Obrigamo-nos a certas coisas. O que nos obriga? Não sei. Somos impelidos a ações pouco ou nada condizentes com nossos sonhos, por necessidade ou conveniência, mas é tão difícil sentir-se assim, impotente. É como se tudo fizesse sentido ao mesmo tempo em que parece sem lógica. Por que viver para morrer? Ou morremos para viver novamente? Tudo é repleto de indagações, impossíveis de serem fechadas em um ciclo perfeito, pois a vida não é um ciclo perfeito, ela deixa espaços em muitos sentidos e somos nós os responsáveis por escolhermos onde o espaço será deixado.
A maioria dessas reflexões veio à tona após eu ter lido “A culpa é das estrelas” de John Green. Destaco, no momento, dois trechos:
“Alguns infinitos são maiores que outros… Há dias, muitos deles, em que fico zangada com o tamanho do meu conjunto ilimitado.”
“As marcas que os seres humanos deixam são, com frequência, cicatrizes.”
Se nosso infinito é limitado, por que nos abstemos a marcar o mundo com cicatrizes, vivemos com nossas mágoas e produzimos mágoas. Sim, somos seres humanos imperfeitos em sua missão milenar de evoluir espiritualmente, mas por que a cumprimos em passos tão lentos e inexpressivos? No livro, os personagens sabem que “aparentemente, o mundo não é uma fábrica de realização de desejos”, como o autor coloca. E não é mesmo, mas eles, em seu infinito temporário e instável, realizaram desejos um do outro, “se fizeram felizes”. Isso falta para as pessoas, não só ser feliz, mas fazer feliz.
É fictício, eu sei. Também sei que não posso sair por aí realizando desejos alheios, visto que não consigo nem mesmo realizar todos os meus e isso me deixa frustrada. Se somos incapacitados de realizar todos os grandes desejos de quem amamos, pelo menos devemos tentar ser para o outro o nosso melhor, fazer de quem convive conosco um ser melhor por conviver conosco, por saber que estamos presentes de forma completa, sem medo de se doar e ser feliz. Se vivemos relativamente pouco, por que não nos é permitido mais? Ou, o que não nos deixa permitir mais? Uma resposta minha para isso é que vivemos mecanicamente, como robôs programados: vamos nascer, crescer, estudar, trabalhar, buscar dinheiro, melhorar de vida (ou não), talvez casar e ter filhos, trabalhar, buscar dinheiro, melhorar de vida (ou não), envelhecer e, bom, o que se segue todos sabem. Não que não seja correto. Mas viver aprisionado ao “buscar dinheiro” não é correto. E, não sei... Mas tenho a leve impressão de que trocamos nossos sonhos pelo “buscar dinheiro”. Não se consegue praticamente nenhum substantivo concreto sem dinheiro, mas a vida é impossível sem sonhos, buscar o equilíbrio é primordial.

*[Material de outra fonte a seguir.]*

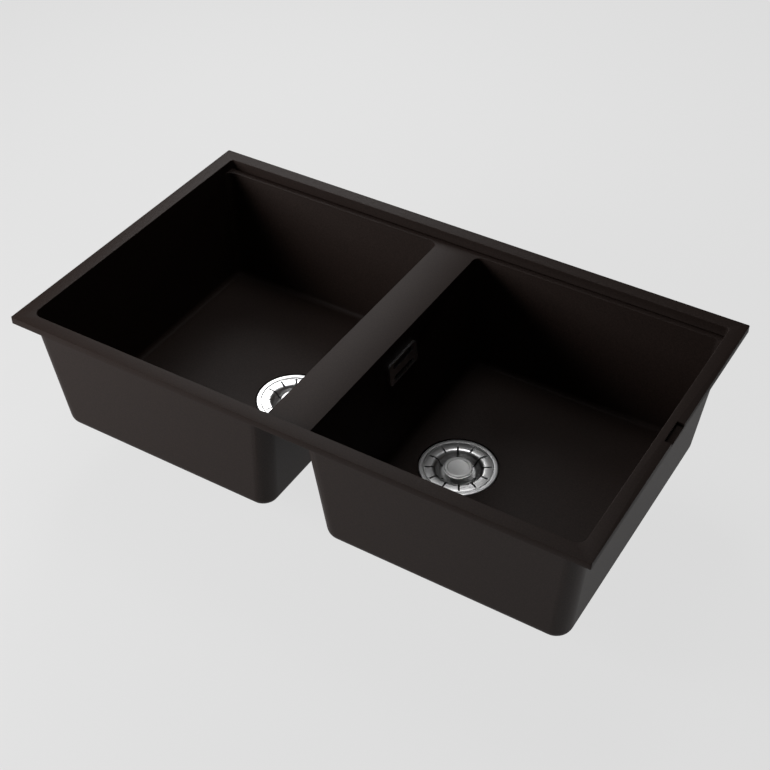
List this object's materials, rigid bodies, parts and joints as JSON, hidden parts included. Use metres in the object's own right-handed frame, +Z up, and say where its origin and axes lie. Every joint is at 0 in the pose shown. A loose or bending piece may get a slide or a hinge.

Outra frase do Sr. John Green: "Meus pensamentos são estrelas que eu não consigo arrumar em constelações." Parece que encaixa perfeitamente com o que sinto agora. Está tudo dentro de mim como se eu fosse um armário antigo com diversas gavetas, algumas delas organizadas, outras pouco abertas e aquelas que estão uma bagunça total. E temos o péssimo hábito de não arrumar gavetas...

Um comentário

  1. Como eu escrevi ao ler esse livro: a morte não é um spoiler.
    E olha... ele me encheu de reflexões também. Mas a mais profunda delas é: tudo vai passar. Nós, nossos amores, amigos, até mesmo as pessoas de quem não gostamos, todos um dia morrerão. O que realmente fica é a energia que transmitimos, é o amor que damos, são as marcas que deixamos nos corações alheios.